The rhyme scheme known as terza rima was created by the Italian poet Dante Aligheri as he composed his Divina Commedia or Divine Comedy. This epic poem consists of three sections called Inferno, Purgatorio, and Paradiso, which depict the poet’s journey down into Hell, up through Purgatory, and finally into Paradise, or heaven. Written in the early 14th century, the Divine Comedy is a massive work that largely deals with Catholic themes of sin, punishment, forgiveness, and the universe as created by Dante’s ideal Christian God.
Terza rima is essential to the structure of the Divine Comedy and has become so closely related to the work that any use of this rhyme scheme is almost inherently seen as an allusion to Dante’s poem. The structure of terza rima begins with a poem written as a series of tercets, or three-line stanzas. A rhyme scheme is used throughout these tercets in which each line does not rhyme with the next, but with the line after it. This continues for three rhymes, at which point a new rhyme takes over.
The structure of terza rima can be most easily visualized as “aba, bcb, cdc, ded,” in which each letter represents an ongoing rhyme. Other than the beginning and end of the poem, each rhyme can be repeated three times and these interlocking chains of rhyme can essentially go on forever. This structure pulls the reader through the poem, creating a sense of visual momentum, as each tercet continues the previous rhyme and introduces the next one. The reader naturally continues reading with a subconscious desire to see the rhyme play out from one tercet to the next.

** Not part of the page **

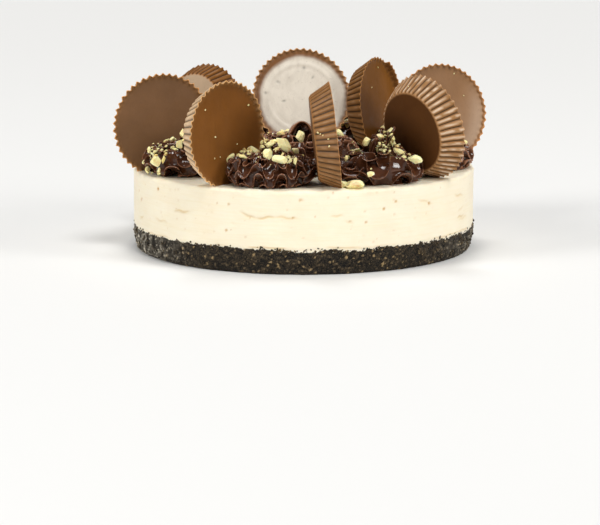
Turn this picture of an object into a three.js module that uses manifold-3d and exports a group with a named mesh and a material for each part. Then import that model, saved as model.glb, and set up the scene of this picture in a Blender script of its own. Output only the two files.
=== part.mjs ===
// Round mousse cake: a pressed crumb base, a disc of peanut mousse, a ring of piped ganache swirls with
// one more in the middle, and fluted chocolate cups standing on edge between the swirls.
// Millimetres, +Z up. The origin is the centre of the flat underside; -Y is the front of the cake.
import * as THREE from "three";
import { mergeVertices } from "three/addons/utils/BufferGeometryUtils.js";
import Module from "manifold-3d";

// ---- driving dimensions ----
const CAKE_R = 87; // radius of the mousse
const BASE_H = 12.6; // thickness of the crumb base
const MOUSSE_H = 28.2; // thickness of the mousse
const TOP_Z = BASE_H + MOUSSE_H; // level of the mousse's top
const EDGE_ROUND = 1.6; // soft shoulder of the mousse
const BASE_TAPER = 1.1; // how far the base draws in at its foot

const CUP_R = 25.9; // mean radius of a cup's wide face
const CUP_FOOT_R = 20.2; // radius of a cup's narrow face
const CUP_T = 10.6; // thickness of a cup
const FLUTES = 46; // pleats round a cup
const FLUTE_RIM = 0.6; // half depth of a pleat at the wide face
const FLUTE_FOOT = 0.25; // half depth of a pleat at the narrow face
const LIP_W = 0.9; // width of the raised lip round the wide face
const LIP_H = 1.2; // height of that lip above the face

const SWIRL_R = 20.4; // largest radius of a swirl
const SWIRL_H = 22; // height of a swirl
const SWIRL_RIDGES = 6; // ridges left by the star nozzle
const SWIRL_TURNS = 2.2; // turns of the rope from the foot to the tip
const SWIRL_RING_R = 65.5; // radius of the ring that the swirls stand on

const SEAT = 0.05; // air under a swirl
const GAP = 0.35; // air between a cup and what it is pressed into

const wasm = await Module();
wasm.setup();

// ---- helpers ----
const deg = THREE.MathUtils.degToRad;

// A profile of [radius, height] pairs turned about Z, each vertex then moved by shape(r, theta, z) -> [r, theta, z].
function turned(profile, segments, shape) {
  const g = new THREE.LatheGeometry(
    profile.map(([r, z]) => new THREE.Vector2(r, z)),
    segments,
  );
  g.rotateX(Math.PI / 2);
  g.deleteAttribute("normal");
  g.deleteAttribute("uv");
  const p = g.getAttribute("position");
  for (let i = 0; i < p.count; i++) {
    const x = p.getX(i),
      y = p.getY(i),
      z = p.getZ(i);
    const r = Math.hypot(x, y);
    if (r < 1e-6) {
      p.setXYZ(i, 0, 0, z);
      continue;
    }
    const [r2, t2, z2] = shape(r, Math.atan2(y, x), z);
    p.setXYZ(i, r2 * Math.cos(t2), r2 * Math.sin(t2), z2);
  }
  return g;
}

function solid(geometry, matrix) {
  const g = geometry.index ? geometry.toNonIndexed() : geometry.clone();
  if (matrix) g.applyMatrix4(matrix);
  const m = mergeVertices(g, 1e-3);
  return new wasm.Manifold(
    new wasm.Mesh({
      numProp: 3,
      vertProperties: m.attributes.position.array,
      triVerts: new Uint32Array(m.index.array),
    }),
  );
}

function geometryOf(manifold) {
  const m = manifold.getMesh(),
    n = m.numProp,
    v = new Float32Array(m.numVert * 3);
  for (let i = 0; i < m.numVert; i++)
    v.set(m.vertProperties.subarray(i * n, i * n + 3), i * 3);
  const g = new THREE.BufferGeometry();
  g.setAttribute("position", new THREE.BufferAttribute(v, 3));
  g.setIndex(new THREE.BufferAttribute(new Uint32Array(m.triVerts), 1));
  g.computeVertexNormals();
  return g;
}

// The largest piece of a solid that a cut may have left in several.
function largest(manifold) {
  return manifold
    .decompose()
    .reduce((a, b) => (a.volume() >= b.volume() ? a : b));
}

// ---- materials ----
const look = (name, color, roughness) => {
  const m = new THREE.MeshStandardMaterial({ color, roughness, metalness: 0 });
  m.name = name;
  return m;
};
const crumb = look("crumb", 0x2e2620, 0.95);
const mousse = look("mousse", 0xf6ecca, 0.55);
const ganache = look("ganache", 0x2b1710, 0.3);
const milk = look("milk_chocolate", 0x6f4422, 0.42);
const bloomed = look("bloomed_chocolate", 0xcbbfb4, 0.45);

// ---- cups ----
// heading: the way the wide face looks, 0 to the front and positive to the right; lift: how far it looks up;
// tall: by how much the lip is taller than usual, and between which angles on the wide face.
const CUPS = [
  { name: "cup_left", at: [-70.7, -17, 63.1], heading: 23.4, lift: 0, spin: 0.2 },
  { name: "cup_back_left", at: [-51.4, 35, 63.0], heading: 140, lift: -8.4, spin: 1.1 },
  { name: "cup_front_left", at: [-36.5, -65, 64.4], heading: 48.9, lift: 2.3, spin: 0.5, tall: [0.9, 20, 95] },
  { name: "cup_back", at: [-0.9, 33, 72.0], heading: 9, lift: 18.5, spin: 0.8 },
  { name: "cup_front", at: [15.2, -68, 64.4], heading: 92, lift: 6.5, spin: 0.1 },
  { name: "cup_back_right", at: [40.7, 40, 66.0], heading: 65, lift: 7, spin: 1.7, tall: [2.2, -45, 62] },
  { name: "cup_front_right", at: [60.8, -42, 65.8], heading: 130, lift: 11.6, spin: 0.9 },
  { name: "cup_right", at: [70.2, 6, 65.8], heading: 21, lift: 6, spin: 0.4 },
];

// Local frame of a cup: the wide face at z = 0 looking along +Z, the narrow face at z = -CUP_T.
function cupMatrix(c) {
  const a = deg(c.heading),
    e = deg(c.lift);
  const n = new THREE.Vector3(
    Math.cos(e) * Math.sin(a),
    -Math.cos(e) * Math.cos(a),
    Math.sin(e),
  );
  const u = new THREE.Vector3(Math.cos(a), Math.sin(a), 0);
  const v = new THREE.Vector3().crossVectors(n, u);
  return new THREE.Matrix4()
    .makeBasis(u, v, n)
    .setPosition(...c.at)
    .multiply(new THREE.Matrix4().makeRotationZ(c.spin));
}

function cupBody(spin, [extra, from, to]) {
  return turned(
    [
      [0, -CUP_T],
      [CUP_FOOT_R, -CUP_T],
      [CUP_R, 0],
      [0, 0],
    ],
    2 * FLUTES,
    (r, t, z) => {
      const depth = THREE.MathUtils.lerp(FLUTE_RIM, FLUTE_FOOT, -z / CUP_T);
      const turn = THREE.MathUtils.euclideanModulo(t + spin - deg(from), 2 * Math.PI);
      const inside = turn <= deg(to - from);
      const taller = z > -0.01 && inside ? extra : 0;
      return [r + depth * Math.cos(FLUTES * t), t, z + taller];
    },
  );
}
const cupDish = turned(
  [
    [0, -LIP_H],
    [CUP_R - FLUTE_RIM - LIP_W - 0.3, -LIP_H],
    [CUP_R - FLUTE_RIM - LIP_W + 0.4, 4],
    [0, 4],
  ],
  FLUTES / 2,
  (r, t, z) => [r, t, z],
);
const cupGeometry = ({ spin, tall = [0, 0, 0] }) =>
  geometryOf(solid(cupBody(spin, tall)).subtract(solid(cupDish)));

// What a cup needs round it: a plain cone frustum, a little larger all over.
const cupRoom = (() => {
  const sides = 20,
    grow = 1 / Math.cos(Math.PI / sides);
  return turned(
    [
      [0, -CUP_T - GAP],
      [(CUP_FOOT_R + FLUTE_FOOT + GAP) * grow, -CUP_T - GAP],
      [(CUP_R + FLUTE_RIM + GAP) * grow, GAP],
      [0, GAP],
    ],
    sides,
    (r, t, z) => [r, t, z],
  );
})();
const rooms = CUPS.map((c) => solid(cupRoom, cupMatrix(c)));

// ---- swirls ----
// A rope piped through a star nozzle, wound inwards and upwards: the turns show as a terrace that climbs with
// the angle, and the nozzle's ridges cross it at a slant.
const SWIRLS = [
  { name: "swirl_front_left", angle: -64.5, ring: 66, size: 1.03, height: 1.0, turn: 0.4 },
  { name: "swirl_front", angle: -14.5, size: 1.07, height: 0.98, turn: 1.9 },
  { name: "swirl_front_right", angle: 34.5, size: 1.05, height: 1.04, turn: 3.1 },
  { name: "swirl_right", angle: 83, ring: 66, size: 1.02, height: 0.98, turn: 4.6 },
  { name: "swirl_back_right", angle: 122, ring: 60, size: 0.88, height: 0.96, turn: 0.9 },
  { name: "swirl_back", angle: 159, size: 0.98, height: 1.0, turn: 2.4 },
  { name: "swirl_back_left", angle: 208, size: 0.98, height: 0.98, turn: 3.8 },
  { name: "swirl_left", angle: 257, size: 0.94, height: 1.0, turn: 5.3 },
  { name: "swirl_middle", angle: 0, ring: 1, size: 1.38, height: 1.02, turn: 1.2, long: 1.16 },
];

// Radius of the heap at a height, both as shares of the whole: full at the foot, drawn in to a small blunt tip.
const SWIRL_HEAP = [
  [0, 0],
  [0.9, 0],
  [1.0, 0.1],
  [1.0, 0.22],
  [0.92, 0.34],
  [0.82, 0.46],
  [0.69, 0.58],
  [0.55, 0.7],
  [0.4, 0.81],
  [0.25, 0.91],
  [0, 1],
];

function swirlGeometry({ size, height, turn, long = 1 }) {
  const R = SWIRL_R * size,
    H = SWIRL_H * height;
  const g = turned(
    SWIRL_HEAP.map(([r, z]) => [r * R, z * H]),
    4 * SWIRL_RIDGES,
    (r, t, z) => {
      const up = THREE.MathUtils.clamp(z / H, 0, 1);
      const inside = Math.sqrt(Math.abs(Math.sin(Math.PI * up)));
      const terrace = Math.sin(2 * Math.PI * SWIRL_TURNS * up - (t - turn));
      const ridge = Math.cos(SWIRL_RIDGES * (t - turn) - 9 * up);
      const k = 0.93 + 0.09 * terrace * inside + 0.06 * ridge;
      return [r * k, t, z];
    },
  );
  return g.scale(1, long, 1);
}

// ---- assembly ----
const cake = new THREE.Group();
cake.name = "mousse_cake";

// Pressed crumb: flat underneath, a little drawn in at its foot, its outline slightly uneven.
const baseGeometry = turned(
  [
    [0, 0],
    [CAKE_R - BASE_TAPER - 0.9, 0],
    [CAKE_R - BASE_TAPER, 1.2],
    [CAKE_R - 0.35 * BASE_TAPER, 0.6 * BASE_H],
    [CAKE_R - 0.2, BASE_H],
    [0, BASE_H],
  ],
  56,
  (r, t, z) => [
    r > 0.5 * CAKE_R
      ? r + 0.28 * Math.sin(5 * t + 0.7) + 0.22 * Math.sin(11 * t + 2 + 0.2 * z)
      : r,
    t,
    z,
  ],
);
const base = new THREE.Mesh(baseGeometry, crumb);
base.name = "crumb_base";
cake.add(base);

// The mousse: set in a ring, so its side is upright, with a soft shoulder; the cups are pressed into its top.
const mousseGeometry = turned(
  [
    [0, BASE_H],
    [CAKE_R - 0.4, BASE_H],
    [CAKE_R, BASE_H + 0.8],
    [CAKE_R, TOP_Z - EDGE_ROUND],
    [CAKE_R - 0.3 * EDGE_ROUND, TOP_Z - 0.3 * EDGE_ROUND],
    [CAKE_R - EDGE_ROUND, TOP_Z],
    [0, TOP_Z],
  ],
  64,
  (r, t, z) => [
    r > 0.5 * CAKE_R
      ? r + 0.15 * Math.sin(3 * t + 1.1) + 0.1 * Math.sin(7 * t + 0.15 * z)
      : r,
    t,
    z,
  ],
);
let mousseSolid = solid(mousseGeometry);
for (const room of rooms) mousseSolid = mousseSolid.subtract(room);
const mousseMesh = new THREE.Mesh(geometryOf(largest(mousseSolid)), mousse);
mousseMesh.name = "mousse";
cake.add(mousseMesh);

for (const s of SWIRLS) {
  const a = deg(s.angle),
    ring = s.ring === undefined ? SWIRL_RING_R : s.ring;
  const place = new THREE.Matrix4().makeTranslation(
    ring * Math.sin(a),
    -ring * Math.cos(a),
    TOP_Z + SEAT,
  );
  let body = solid(swirlGeometry(s), place);
  for (const room of rooms) body = body.subtract(room);
  const mesh = new THREE.Mesh(geometryOf(largest(body)), ganache);
  mesh.name = s.name;
  cake.add(mesh);
}

for (const c of CUPS) {
  const mesh = new THREE.Mesh(cupGeometry(c), c.name === "cup_back" ? bloomed : milk);
  mesh.name = c.name;
  mesh.applyMatrix4(cupMatrix(c));
  cake.add(mesh);
}

export default cake;
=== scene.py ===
"""Looks of the mousse cake: crumb base, mousse, fluted chocolate cups, piped ganache swirls, chopped nuts and crumbs.
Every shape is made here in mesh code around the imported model. Sizes in the tables are millimetres."""

import math

import bmesh
import bpy
import numpy as np
from mathutils import Matrix, Vector
from mathutils.bvhtree import BVHTree
from mathutils.kdtree import KDTree


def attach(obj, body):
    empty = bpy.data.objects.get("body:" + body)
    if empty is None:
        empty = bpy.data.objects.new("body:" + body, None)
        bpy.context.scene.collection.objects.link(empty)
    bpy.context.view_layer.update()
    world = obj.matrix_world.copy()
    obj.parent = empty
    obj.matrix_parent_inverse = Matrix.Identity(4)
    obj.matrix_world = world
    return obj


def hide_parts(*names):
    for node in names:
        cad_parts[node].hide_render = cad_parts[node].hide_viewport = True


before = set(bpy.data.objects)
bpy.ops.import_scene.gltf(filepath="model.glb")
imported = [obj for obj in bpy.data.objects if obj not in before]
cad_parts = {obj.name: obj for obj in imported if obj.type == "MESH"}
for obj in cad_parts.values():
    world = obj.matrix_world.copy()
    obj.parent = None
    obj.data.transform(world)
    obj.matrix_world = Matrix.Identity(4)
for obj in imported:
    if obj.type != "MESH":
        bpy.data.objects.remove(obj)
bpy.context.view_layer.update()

MM = 0.001
CAKE_R, BASE_H, TOP_Z = 87.0, 12.6, 40.8
CUP_R, CUP_FOOT_R, CUP_T, FLUTES = 25.9, 20.2, 10.6, 46
FLUTE_RIM, FLUTE_FOOT, LIP_H = 0.6, 0.25, 1.2

# ---------------------------------------------------------------- camera
# Where the photograph was taken from, worked out from the ellipses of the cake's rims.
CAM_AT = (-1.83, -1087.5, 198.4)
CAM_PITCH = math.radians(10.87)
CAM_F = 2138.0  # focal length in pixels of the 600-pixel-wide frame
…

Terza rima is essentially based on a trinity, and is often seen as a way in which Dante made the structure of his poem reflect the concept of the Holy Trinity within Catholicism. Since the Holy Trinity is said to be eternal, this concept is reflected well in Dante’s structure, since the rhyme scheme has essentially no proper beginning or end. The limitations of human poetry, however, require a beginning and ending point that are imperfect within the poem. This may reflect Dante’s humility in creating a poetic structure meant to mimic his idea of the eternal and omnipotent, but restricted by human limitations.